Mandate
The UN Security Council has primary responsibility over the maintenance of international peace and security. It is the only organ of the UN with the authority to issue binding or mandatory orders to member states. It is composed of 15 members; 10 of whom are elected for two-year terms, while the five permanent members (China, France, Russia, the United Kingdom, and the United States) have a veto on all decisions and resolutions.
Security Council and the prevention of genocide
Following the dramatic changes during the late 1980s and early 1990s marked by the end of the Cold War, the Security Council entered a period of much greater dynamism, characterized by a willingness to engage in issues involving the promotion of human rights and, especially, the protection of ethnic minorities. The defining moment was the adoption of UNSC Resolution 688, by which the Security Council authorized various forcible measures to protect populations in northern and southern Iraq.

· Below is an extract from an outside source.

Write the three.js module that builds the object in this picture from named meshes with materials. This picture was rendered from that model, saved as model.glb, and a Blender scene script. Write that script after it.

As a precedent, Resolution 688 signaled a new dimension of Security Council action. There were other subsequent manifestations of the Security Council’s willingness to intervene when ethnic minorities were at risk, even when conflict was principally internal in character. This involved a broad interpretation of the concept of the maintenance of international peace and security. It was also an important condition to the caveat in the UN Charter warning the organization away from action in areas that were "essentially within domestic jurisdiction".
By 1993, the Security Council entered yet another field of action, establishing the International Criminal Tribunal for the former Yugoslavia (ICTY). The ICTY was aimed at an ongoing armed conflict, which was both internal and international, and whose central theme was "ethnic cleansing", with threats to the survival of entire populations. Security Council Resolution 827 justified the establishment of the ICTY by noting that it "would contribute to the restoration and maintenance of peace." In other words, the ICTY was predicated partly on a hypothesis of deterrence.
However, despite these and other developments suggesting that the Security Council had been energized to address attacks on human rights (and especially on ethnic minorities), the UN failed tragically in 1994 when the worst mass ethnically-driven killing since the Holocaust took the lives of 800,000 Tutsis and moderate Hutus in Rwanda.
The failure to act to prevent genocide in Rwanda has conditioned all subsequent debate on the prevention of genocide and other forms of mass killing. The Outcome Document of the World Summit of 2005 endorses the concept of the "responsibility to protect". The Outcome Document declares that "each individual member state has the responsibility to protect its populations from genocide, war crimes, ethnic cleansing and crimes against humanity". Regarding the prevention of genocide, war crimes, ethnic cleansing and crimes against humanity in other states, the Outcome Document confirms that this is the responsibility of:
"[t]he international community, through the United Nations…in accordance with Chapter IV and VIII of the Charter, to help protect populations from genocide, war crimes, ethnic cleansing and crimes against humanity."
It continues:
"In this context, we are prepared to take collective action, in a timely and decisive manner, through the Security Council, in accordance with the UN Charter, including Chapter VII, on a case by case basis and in cooperation with relevant regional organisations as appropriate, should peaceful means be inadequate and national authorities manifestly failing [sic] to protect their populations from genocide, war crimes, ethnic cleansing and crimes against humanity."
The pledge in the Outcome Document is an important reminder to the Security Council of its responsibility to intervene in appropriate cases, where populations are at greater risk and human dignity is in jeopardy.